* _STORED DATA_:
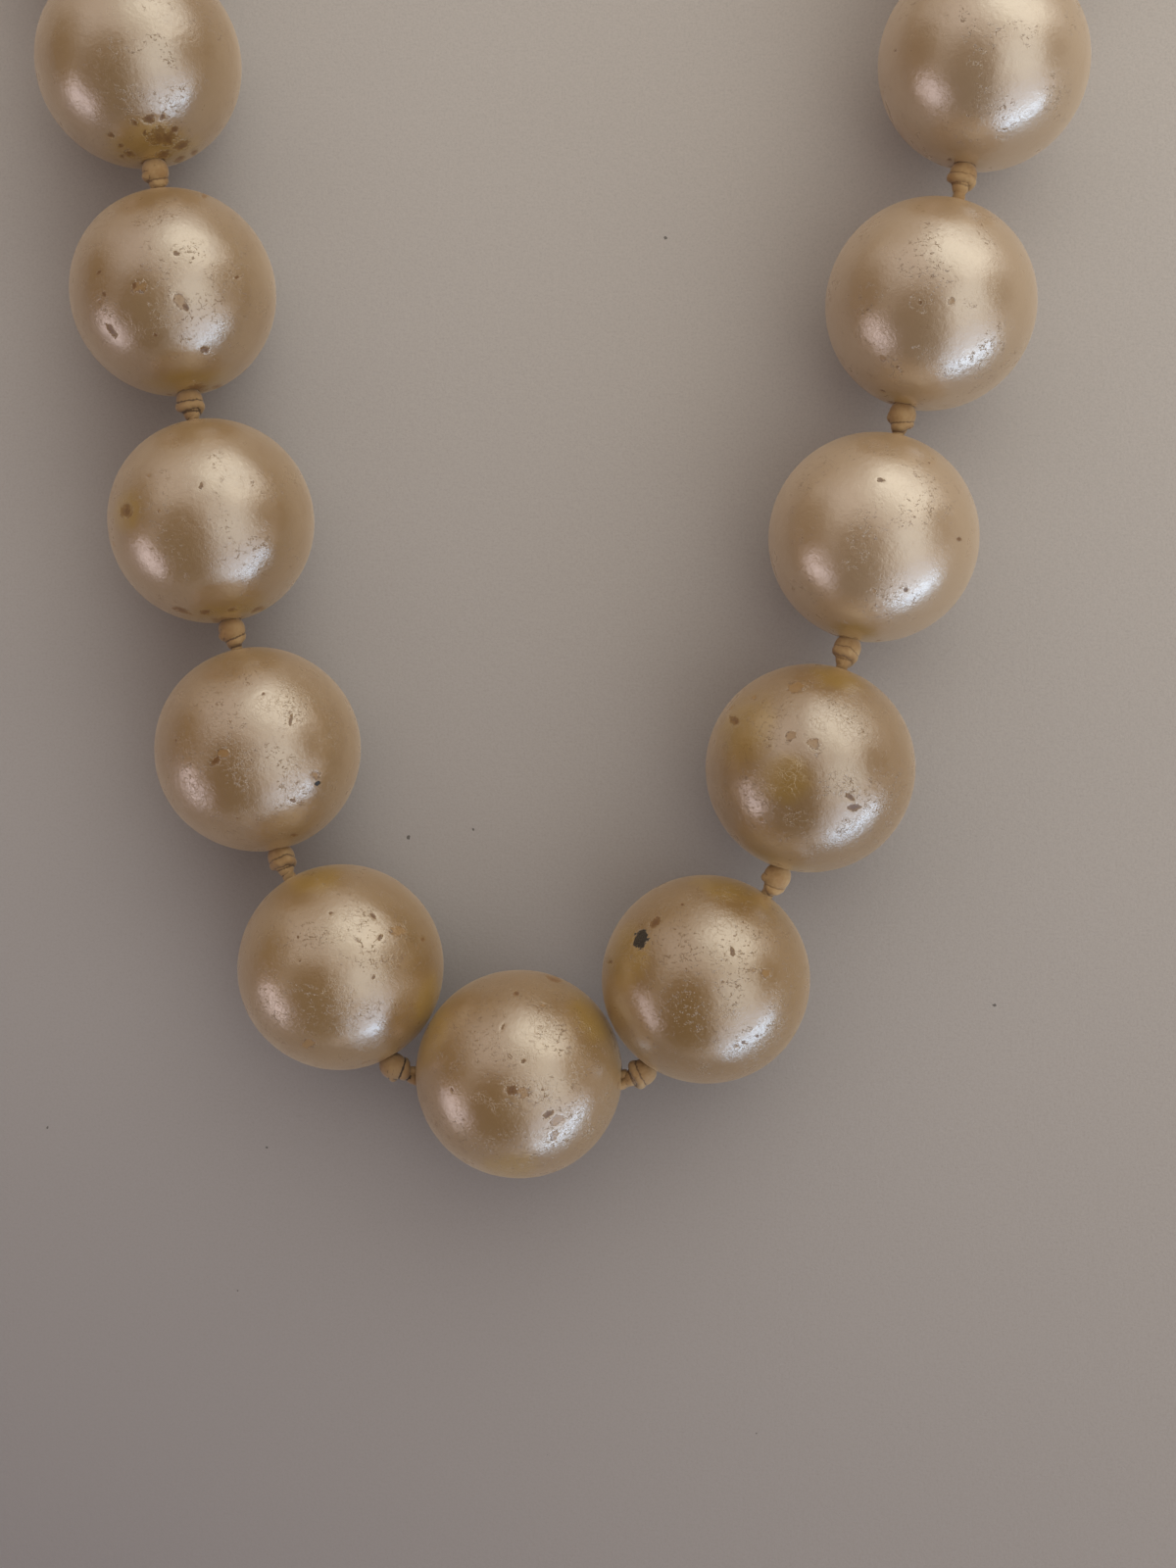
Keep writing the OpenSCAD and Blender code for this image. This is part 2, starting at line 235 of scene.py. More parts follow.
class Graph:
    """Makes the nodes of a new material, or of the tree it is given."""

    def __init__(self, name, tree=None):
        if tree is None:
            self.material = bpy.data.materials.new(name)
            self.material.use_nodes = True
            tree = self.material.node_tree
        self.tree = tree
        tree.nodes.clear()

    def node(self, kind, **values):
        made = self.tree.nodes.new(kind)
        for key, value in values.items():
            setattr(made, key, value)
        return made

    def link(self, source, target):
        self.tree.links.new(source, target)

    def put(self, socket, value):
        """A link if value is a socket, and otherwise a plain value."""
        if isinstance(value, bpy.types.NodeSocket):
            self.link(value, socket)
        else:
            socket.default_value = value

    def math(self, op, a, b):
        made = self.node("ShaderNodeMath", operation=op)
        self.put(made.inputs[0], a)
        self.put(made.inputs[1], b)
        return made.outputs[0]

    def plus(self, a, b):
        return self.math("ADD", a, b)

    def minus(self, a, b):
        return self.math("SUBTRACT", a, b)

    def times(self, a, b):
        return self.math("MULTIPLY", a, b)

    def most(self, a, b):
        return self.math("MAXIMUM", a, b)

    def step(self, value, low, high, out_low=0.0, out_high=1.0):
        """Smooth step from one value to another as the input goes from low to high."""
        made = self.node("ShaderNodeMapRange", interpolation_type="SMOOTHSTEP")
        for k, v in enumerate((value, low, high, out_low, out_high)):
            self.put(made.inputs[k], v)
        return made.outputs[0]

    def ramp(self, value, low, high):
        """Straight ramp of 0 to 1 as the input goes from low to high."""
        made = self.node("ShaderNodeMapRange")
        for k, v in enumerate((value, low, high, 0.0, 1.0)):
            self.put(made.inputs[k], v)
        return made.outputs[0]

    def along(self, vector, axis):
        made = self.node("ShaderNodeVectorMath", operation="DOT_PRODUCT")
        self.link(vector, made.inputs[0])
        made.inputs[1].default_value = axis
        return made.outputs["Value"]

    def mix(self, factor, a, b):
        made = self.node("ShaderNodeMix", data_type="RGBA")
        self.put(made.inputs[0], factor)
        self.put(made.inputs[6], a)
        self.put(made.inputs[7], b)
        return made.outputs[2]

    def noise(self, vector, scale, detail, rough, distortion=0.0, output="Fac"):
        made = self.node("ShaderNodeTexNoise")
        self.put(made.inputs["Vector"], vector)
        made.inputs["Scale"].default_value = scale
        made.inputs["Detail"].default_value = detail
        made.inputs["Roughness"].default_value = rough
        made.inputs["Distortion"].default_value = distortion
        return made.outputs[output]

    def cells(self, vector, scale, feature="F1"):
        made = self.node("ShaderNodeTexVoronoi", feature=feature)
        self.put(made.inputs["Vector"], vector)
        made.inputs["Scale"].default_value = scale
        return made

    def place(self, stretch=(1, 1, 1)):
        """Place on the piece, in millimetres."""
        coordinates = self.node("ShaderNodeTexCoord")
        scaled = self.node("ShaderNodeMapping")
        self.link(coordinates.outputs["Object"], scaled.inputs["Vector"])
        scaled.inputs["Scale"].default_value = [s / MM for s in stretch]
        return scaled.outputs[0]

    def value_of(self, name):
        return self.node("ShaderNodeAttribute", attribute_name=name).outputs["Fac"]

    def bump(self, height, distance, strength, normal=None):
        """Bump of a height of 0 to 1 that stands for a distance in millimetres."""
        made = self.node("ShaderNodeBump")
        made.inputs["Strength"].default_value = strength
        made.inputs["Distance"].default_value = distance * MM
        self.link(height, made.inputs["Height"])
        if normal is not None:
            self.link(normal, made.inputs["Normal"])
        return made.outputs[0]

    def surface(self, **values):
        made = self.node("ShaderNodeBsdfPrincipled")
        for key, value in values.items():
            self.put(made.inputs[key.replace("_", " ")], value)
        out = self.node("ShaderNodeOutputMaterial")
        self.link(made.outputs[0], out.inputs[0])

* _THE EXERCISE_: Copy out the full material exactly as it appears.

* _WRITTEN ANSWER_:
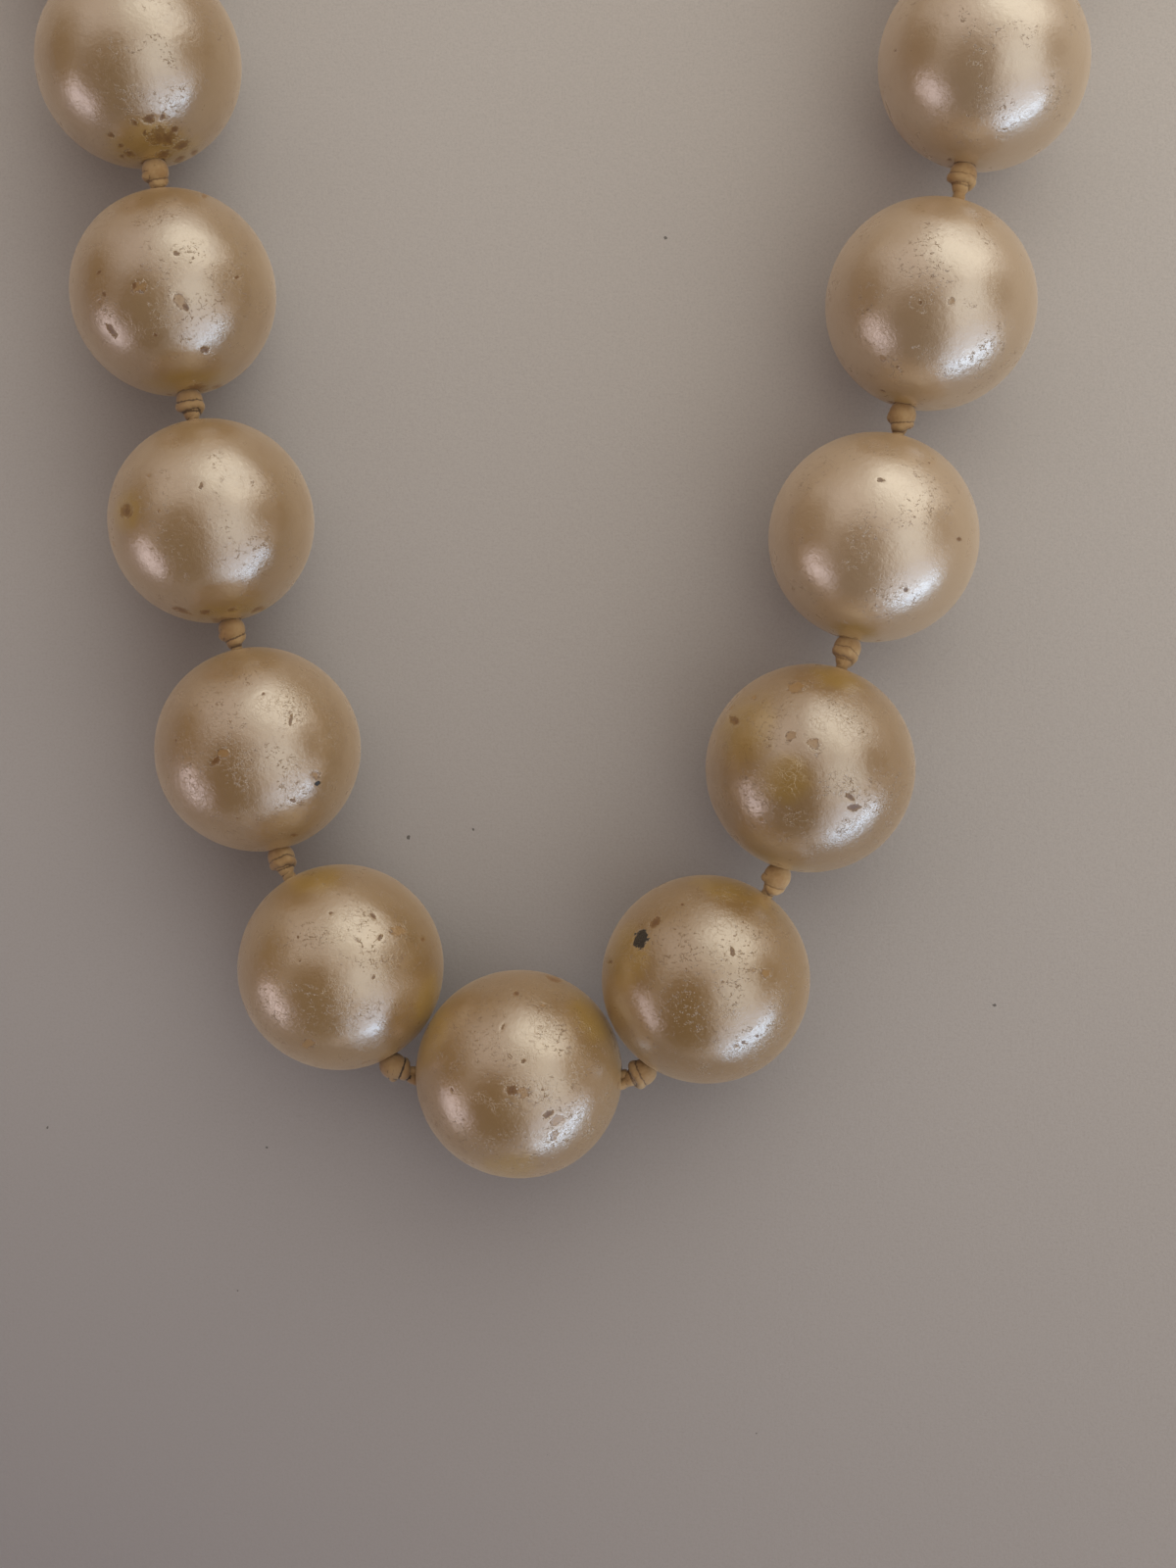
Keep writing the OpenSCAD and Blender code for this image. This is part 2, starting at line 235 of scene.py. More parts follow.
class Graph:
    """Makes the nodes of a new material, or of the tree it is given."""

    def __init__(self, name, tree=None):
        if tree is None:
            self.material = bpy.data.materials.new(name)
            self.material.use_nodes = True
            tree = self.material.node_tree
        self.tree = tree
        tree.nodes.clear()

    def node(self, kind, **values):
        made = self.tree.nodes.new(kind)
        for key, value in values.items():
            setattr(made, key, value)
        return made

    def link(self, source, target):
        self.tree.links.new(source, target)

    def put(self, socket, value):
        """A link if value is a socket, and otherwise a plain value."""
        if isinstance(value, bpy.types.NodeSocket):
            self.link(value, socket)
        else:
            socket.default_value = value

    def math(self, op, a, b):
        made = self.node("ShaderNodeMath", operation=op)
        self.put(made.inputs[0], a)
        self.put(made.inputs[1], b)
        return made.outputs[0]

    def plus(self, a, b):
        return self.math("ADD", a, b)

    def minus(self, a, b):
        return self.math("SUBTRACT", a, b)

    def times(self, a, b):
        return self.math("MULTIPLY", a, b)

    def most(self, a, b):
        return self.math("MAXIMUM", a, b)

    def step(self, value, low, high, out_low=0.0, out_high=1.0):
        """Smooth step from one value to another as the input goes from low to high."""
        made = self.node("ShaderNodeMapRange", interpolation_type="SMOOTHSTEP")
        for k, v in enumerate((value, low, high, out_low, out_high)):
            self.put(made.inputs[k], v)
        return made.outputs[0]

    def ramp(self, value, low, high):
        """Straight ramp of 0 to 1 as the input goes from low to high."""
        made = self.node("ShaderNodeMapRange")
        for k, v in enumerate((value, low, high, 0.0, 1.0)):
            self.put(made.inputs[k], v)
        return made.outputs[0]

    def along(self, vector, axis):
        made = self.node("ShaderNodeVectorMath", operation="DOT_PRODUCT")
        self.link(vector, made.inputs[0])
        made.inputs[1].default_value = axis
        return made.outputs["Value"]

    def mix(self, factor, a, b):
        made = self.node("ShaderNodeMix", data_type="RGBA")
        self.put(made.inputs[0], factor)
        self.put(made.inputs[6], a)
        self.put(made.inputs[7], b)
        return made.outputs[2]

    def noise(self, vector, scale, detail, rough, distortion=0.0, output="Fac"):
        made = self.node("ShaderNodeTexNoise")
        self.put(made.inputs["Vector"], vector)
        made.inputs["Scale"].default_value = scale
        made.inputs["Detail"].default_value = detail
        made.inputs["Roughness"].default_value = rough
        made.inputs["Distortion"].default_value = distortion
        return made.outputs[output]

    def cells(self, vector, scale, feature="F1"):
        made = self.node("ShaderNodeTexVoronoi", feature=feature)
        self.put(made.inputs["Vector"], vector)
        made.inputs["Scale"].default_value = scale
        return made

    def place(self, stretch=(1, 1, 1)):
        """Place on the piece, in millimetres."""
        coordinates = self.node("ShaderNodeTexCoord")
        scaled = self.node("ShaderNodeMapping")
        self.link(coordinates.outputs["Object"], scaled.inputs["Vector"])
        scaled.inputs["Scale"].default_value = [s / MM for s in stretch]
        return scaled.outputs[0]

    def value_of(self, name):
        return self.node("ShaderNodeAttribute", attribute_name=name).outputs["Fac"]

    def bump(self, height, distance, strength, normal=None):
        """Bump of a height of 0 to 1 that stands for a distance in millimetres."""
        made = self.node("ShaderNodeBump")
        made.inputs["Strength"].default_value = strength
        made.inputs["Distance"].default_value = distance * MM
        self.link(height, made.inputs["Height"])
        if normal is not None:
            self.link(normal, made.inputs["Normal"])
        return made.outputs[0]

    def surface(self, **values):
        made = self.node("ShaderNodeBsdfPrincipled")
        for key, value in values.items():
            self.put(made.inputs[key.replace("_", " ")], value)
        out = self.node("ShaderNodeOutputMaterial")
        self.link(made.outputs[0], out.inputs[0])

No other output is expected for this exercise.